The end of fear
Photo: Maxim Shipenkov / EPA / Scanpix / LETA
26 March 2017 – An important date in Russia’s history, but not just the only one.
Thousands of people took to the streets on Sunday to express their aversion to the Russian corruption. The protest had a vast geography, covering Vladivostok, Khabarovsk, Perm, Chelyabinsk, Voronezh, Yekaterinburg, St. Petersburg and Moscow.
I witnessed only the one protest in Moscow, but there is something I can compare it with. I haven’t missed a single mass protest rally in this city in over 20 years.
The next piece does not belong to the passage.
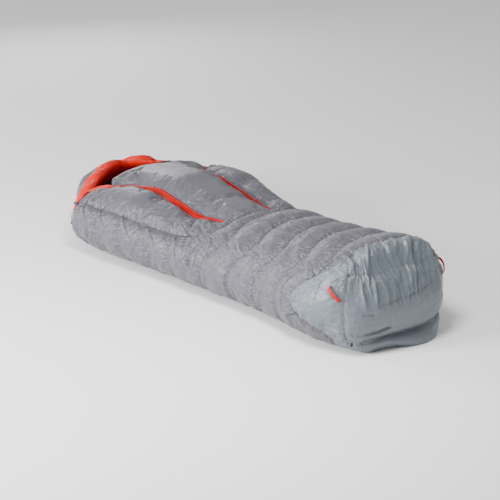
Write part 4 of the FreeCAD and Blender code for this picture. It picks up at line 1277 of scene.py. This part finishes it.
class BAG_OT_hood_lining(bpy.types.Operator):
    """Makes the hood's puffy lining with its rolled rim"""
    bl_idname = "bag.hood_lining"
    bl_label = "Hood lining"

    def execute(self, context):
        loft_in = context.scene.bag_sizes.hood_loft
        rows, count = 180, 30
        y = np.linspace(.605, 1.012, rows + 1)
        gap = np.min(np.abs(y[:, None] - np.array(HOOD_SEAMS)[None]), 1)
        swell = np.clip(gap / .035, 0, 1) ** .5
        reach = .004 + .052 * ease((y - .668) / .06)
        sunk = ease((ROLL_HIGH_FROM - y) / .05)
        sides = []
        for sign in (1, -1):
            line = []
            for shift, depth in ROLL:
                loft = np.where(depth < 0, (.15 + .85 * swell) * ease((y - .664) / .03), 1)
                if sign > 0 and depth < 0:
                    loft = loft * (1 - ROLL_SINK * sunk)
                a = angle_at(y, np.maximum(rim_x(y) + shift * reach, .0004))
                tuck = ROLL_TUCK * sunk * (sign > 0 and depth < 0)
                line.append(place(y, on_side(a, sign), depth * loft + tuck))
            for step in np.linspace(.06, 1, 60):
                a = angle_at(y, np.maximum(rim_x(y) + .34 * reach, .0004))
                a = a + (-90 - a) * step
                level = np.sin(step * np.pi * 3.0) ** 2
                depth = .040 + loft_in * swell * (.45 + .55 * level)
                line.append(place(y, on_side(a, sign), depth))
            sides.append(line)
        floor = [sides[0][-1] + (sides[1][-1] - sides[0][-1]) * k / count for k in range(1, count)]
        grid = np.stack(sides[0] + floor + sides[1][::-1], 1)
        pillow = PILLOW[0] + PILLOW[1] * swell
        pillow = pillow * ease((y - .585) / .06) * ease((1.0 - y) / .12)
        grid[..., 2] = np.maximum(grid[..., 2], FLOOR_DEPTH + pillow[:, None])
        ripple = .0045 * (ridges(grid[..., 1] / .018, grid[..., 2] / .10, 83) - .4)
        normal = grid_normals(grid)
        grid = grid - normal * (ripple * np.minimum(1, gap[:, None] / .02))[..., None]
        cols = grid.shape[1] - 1
        nodes, quads = whole_grid(rows, cols)
        piece = new_piece("hood_lining_puffed", grid.reshape(-1, 3)[nodes], quads)
        seam = np.repeat(gap[:, None], cols + 1, 1)
        point_value(piece, "seam", seam.reshape(-1)[nodes])
        point_value(piece, "along", np.repeat(np.arange(cols + 1)[None] * .005, rows + 1, 0))
        across = np.concatenate([np.zeros((rows + 1, 1)), np.cumsum(
            np.linalg.norm(np.diff(grid, axis=1), axis=-1), 1)], 1)
        lay_out(piece, np.stack([across, np.repeat(y[:, None], cols + 1, 1)], -1).reshape(-1, 2))
        out = grid_normals(grid).reshape(-1, 3)
        if turned_in(piece, out):
            flip(piece)
        thicken(piece, .0010)
        dress(piece, "hood_lining_red")
        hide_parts("hood_lining", "hood_rim_channel")
        return {"FINISHED"}


COLLAR_LINE = .582
TUBE_INSET = .045               # from the zip's coil to the draft tube's middle
TUBE_RADIUS = .016


class BAG_OT_collar(bpy.types.Operator):
    """Makes the draft collar round the shoulders and the draft tube behind the zip"""
    bl_idname = "bag.collar"
    bl_label = "Collar and draft tube"

    def execute(self, context):
        around = np.linspace(14, 340, 220)
        turn = np.linspace(0, 2 * np.pi, 19)[:-1]
        verts = []
        for number, a in enumerate(around):
            full = 1 - .16 * abs(math.sin(number * .19)) ** 4
            if a > 270:
                a = a - 360
            deep = .046 + .015 * np.cos(turn) * full
            spots = place(COLLAR_LINE + .022 * np.sin(turn) * full, np.full_like(turn, a), deep)
            verts.append(spots)
        piece = tube_mesh("draft_collar_roll", np.array(verts), "hood_lining_red")
        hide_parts("draft_collar")
        y = np.linspace(-.50, .52, 200)
        zip_x, zip_z = zip_place(y)
        rings = []
        for k in range(len(y)):
            full = TUBE_RADIUS * (1 - .14 * abs(math.sin(k * .31)) ** 4)
            rings.append(np.stack([zip_x[k] - TUBE_INSET + full * np.cos(turn),
                                   np.full_like(turn, y[k]), zip_z[k] + full * np.sin(turn)], -1))
        piece = tube_mesh("draft_tube_roll", np.array(rings), "lining_nylon")
        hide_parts("draft_tube")
        return {"FINISHED"}


def tube_mesh(name, rings, slot_name):
    """A closed roll through rings of places."""
    count, around = rings.shape[:2]
    faces = []
    for k in range(count - 1):
        for j in range(around):
            n = (j + 1) % around
            faces.append((k * around + j, k * around + n, (k + 1) * around + n,
                          (k + 1) * around + j))
    faces += [tuple(range(around))[::-1],
              tuple((count - 1) * around + j for j in range(around))]
    piece = new_piece(name, rings.reshape(-1, 3), faces)
    mesh = bmesh.new()
    mesh.from_mesh(piece.data)
    bmesh.ops.recalc_face_normals(mesh, faces=mesh.faces)
    mesh.to_mesh(piece.data)
    mesh.free()
    point_value(piece, "seam", np.full(count * around, .2))
    point_value(piece, "along", np.zeros(count * around))
    lay_out(piece, rings.reshape(-1, 3)[:, :2])
    dress(piece, slot_name)
    return piece


CORD_ROUTE = [(-.372, .668, .232), (-.393, .666, .223), (-.412, .662, .200), (-.431, .655, .180),
              (-.440, .649, .161), (-.444, .645, .140)]


class BAG_OT_cord(bpy.types.Operator):
    """Makes the free end of the hood's drawcord"""
    bl_idname = "bag.cord"
    bl_label = "Hood drawcord"

    def execute(self, context):
        curve = bpy.data.curves.new("hood_drawcord", "CURVE")
        curve.dimensions = "3D"
        spline = curve.splines.new("NURBS")
        spline.points.add(len(CORD_ROUTE) - 1)
        for point, spot in zip(spline.points, CORD_ROUTE):
            point.co = (*spot, 1)
        spline.order_u = 3
        spline.use_endpoint_u = True
        spline.resolution_u = 12
        curve.bevel_depth = .0014
        curve.bevel_resolution = 4
        piece = bpy.data.objects.new("hood_drawcord", curve)
        context.scene.collection.objects.link(piece)
        curve.materials.append(MATERIALS["cord_red"])
        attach(piece, BAG)
        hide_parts("hood_cord")
        return {"FINISHED"}


AIM = (-.0516, -.1292, .15)
VIEW_AZIMUTH, VIEW_ELEVATION, VIEW_DISTANCE, VIEW_LENS = -36.46, 19.58, 8.019, 139.2
LIGHTS = (("key", (-4.2, .2, 1.5), 1.3, 330),
          ("sheen", (-3.3, 4.4, 1.9), 1.4, 165),
          ("top", (-1.0, -1.2, 2.4), .8, 72),
          ("rim", (1.6, 4.2, 1.5), 1.2, 25))


class BAG_OT_stage(bpy.types.Operator):
    """Sets the pale floor, the soft lights and the camera"""
    bl_idname = "bag.stage"
    bl_label = "Stage"

    def execute(self, context):
        bpy.ops.object.select_all(action="DESELECT")
        bpy.ops.mesh.primitive_plane_add(size=60, location=(0, 0, 0))
        floor = context.object
        floor.name = "floor"
        paper = bpy.data.materials.new("floor_paper")
        paper.use_nodes = True
        shader = paper.node_tree.nodes["Principled BSDF"]
        shader.inputs["Base Color"].default_value = (.96, .96, .96, 1)
        shader.inputs["Roughness"].default_value = .9
        floor.data.materials.append(paper)
        world = bpy.data.worlds.new("studio")
        context.scene.world = world
        world.use_nodes = True
        world.node_tree.nodes["Background"].inputs["Color"].default_value = (1, 1, 1, 1)
        world.node_tree.nodes["Background"].inputs["Strength"].default_value = .60
        for name, spot, size, power in LIGHTS:
            self.light(context, name, spot, size, power)
        camera_data = bpy.data.cameras.new("camera")
        camera = bpy.data.objects.new("camera", camera_data)
        context.scene.collection.objects.link(camera)
        target = Vector(AIM)
        azimuth, elevation = math.radians(VIEW_AZIMUTH), math.radians(VIEW_ELEVATION)
        camera.location = target + VIEW_DISTANCE * Vector((
            math.sin(azimuth) * math.cos(elevation), -math.cos(azimuth) * math.cos(elevation),
            math.sin(elevation)))
        camera.rotation_euler = (target - camera.location).to_track_quat("-Z", "Y").to_euler()
        camera_data.sensor_width = 36
        camera_data.lens = VIEW_LENS
        context.scene.camera = camera
        return {"FINISHED"}

    def light(self, context, name, spot, size, power):
        """A square soft light aimed at the bag."""
        data = bpy.data.lights.new(name, "AREA")
        data.shape, data.size, data.energy = "SQUARE", size, power
        lamp = bpy.data.objects.new(name, data)
        context.scene.collection.objects.link(lamp)
        lamp.location = spot
        lamp.rotation_euler = (Vector((0, 0, .15)) - Vector(spot)).to_track_quat(
            "-Z", "Y").to_euler()


OPERATORS = (BAG_OT_materials, BAG_OT_shell, BAG_OT_footbox, BAG_OT_hood_back,
             BAG_OT_hood_lining, BAG_OT_gills, BAG_OT_patch, BAG_OT_loops, BAG_OT_collar,
             BAG_OT_cord, BAG_OT_stage)


class BAG_PT_panel(bpy.types.Panel):
    """Lists the bag's sizes, colours and pieces"""
    bl_idname = "BAG_PT_panel"
    bl_label = "Sleeping Bag"
    bl_space_type = "VIEW_3D"
    bl_region_type = "UI"
    bl_category = "Sleeping Bag"

    def draw(self, context):
        for settings in (context.scene.bag_colours, context.scene.bag_sizes):
            for key in settings.bl_rna.properties.keys():
                if key not in ("rna_type", "name"):
                    self.layout.prop(settings, key)
        for operator in OPERATORS:
            self.layout.operator(operator.bl_idname)


CLASSES = (BagColours, BagSizes) + OPERATORS + (BAG_PT_panel,)


def register():
    for item in CLASSES:
        bpy.utils.register_class(item)
    bpy.types.Scene.bag_colours = bpy.props.PointerProperty(type=BagColours)
    bpy.types.Scene.bag_sizes = bpy.props.PointerProperty(type=BagSizes)


def unregister():
    del bpy.types.Scene.bag_sizes
    del bpy.types.Scene.bag_colours
    for item in reversed(CLASSES):
        bpy.utils.unregister_class(item)


def main():
    """Builds every piece in order."""
    register()
    for operator in OPERATORS:
        group_name, name = operator.bl_idname.split(".")
        getattr(getattr(bpy.ops, group_name), name)()


if __name__ == "__main__":
    main()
What happened in Moscow on 26 March 2017 was the largest unsanctioned people’s demonstration since 1991, when Moscow residents gathered outside the White House which marked the beginning of the end for the USSR.
Since then, it often happened that a massive number of people would take to the street, sometimes 50,000, or even 100,000, but those were government sanctioned rallies. As for this one, it wasn’t just unsanctioned, the authorities outright banned it and intimidated those who were going to participate in it.
Some new people joined in as well – some very young, some students and school pupils and even many young couples. There were also some protesting veterans, but they weren’t the majority.
And those young individuals brought something that Moscow’s streets hadn’t seen for quite a long time – a freedom from fear. It wasn’t just a thoughtless chest-thumping. They went there, knowing that they were running the risk of being battered, captured, sent to the police station and later tried. They deliberately risked their health, freedom and quite a prosperous life, judging by the way they were dressed and the costly gadgets in their hands.
Battered and arrested they definitely were. Over 3,000 people were arrested in Moscow alone.
But there is almost no doubt that officials failed to intimidate the protesters.
They will return. For me, there is one clear indicator that this is going to happen.
Nothing can be done, either through force or cruelty, to a crowd where young men are ashamed of retreat, because they will thus be seen as ‘lesser men’ in the eyes of the girls standing beside them. This incentive to offer resistance may seem ridiculous, but it’s actually a major one. It was obvious in Moscow, on 26 March.
They will return, because fear is shameful.
It means that the situation in Russia has moved off of dead center. The massive nature of the new protest, its geography and the average age of its participants, leave no doubt about it. However, nobody knows so far how and in what direction it will develop. The only thing that is clear is that it won’t be the same as it used to be.
Fragmentary impressions from Moscow’s streets and squares:
A young man with a poster that read ‘Now you hold on, Dimon!’ told his girlfriend: ‘If they screw me up, I told my mother just in case that I’m going to stay at your place overnight. So, don’t give me away, got it?’
She looked at him with admiration and answered: “Well, if they don’t screw you up, you can stay at my place overnight anyway, can’t you?’
Someone in the crowd on Pushkin Square watched a live broadcast from St. Petersburg and reported to others that the city on the Neva river put forward a slogan that had been popular on Kiev Maydan (square): ‘Whoever doesn’t skip is a Dimon!’
The crowd immediately responded by hopping on one place.
An elegant lady in a luxurious fur coat and diamond earrings was closely watching the policemen grabbing and dragging people into the cars.
‘My God,’ said the lady dreamily, not addressing anyone in particular. ‘If only we could live to see the day that justice is served!’
Suddenly 4 ponies appeared on Pushkin Square amidst the noise, chanting, policemen hunting people and the electrifying atmosphere. Those were the same ones that worked on the square every day, giving kids pony rides for money.
‘The cavalry has showed up!’ one of the protesters exclaimed welcomingly.
‘What’s going on here?’ asked the pony’s owner, a completely apolitical lady. Someone explained everything to her and then asked in turn: ‘Are the horses also against Putin?’
‘They aren’t horses, but ponies,’ she answered strictly, ‘but, generally speaking, yes, they are.
Are there any children here? I am offering a free pony ride today.’
There were quite a few children present. A boy of about 12, who came with his mom, suddenly shouted in a high-pitched voice at a policeman who was attacking yet another victim: ‘Assholes!’
‘Petya,’ the mother told him in a stern voice, ‘you should behave decently. You aren’t at school, you are at a rally.’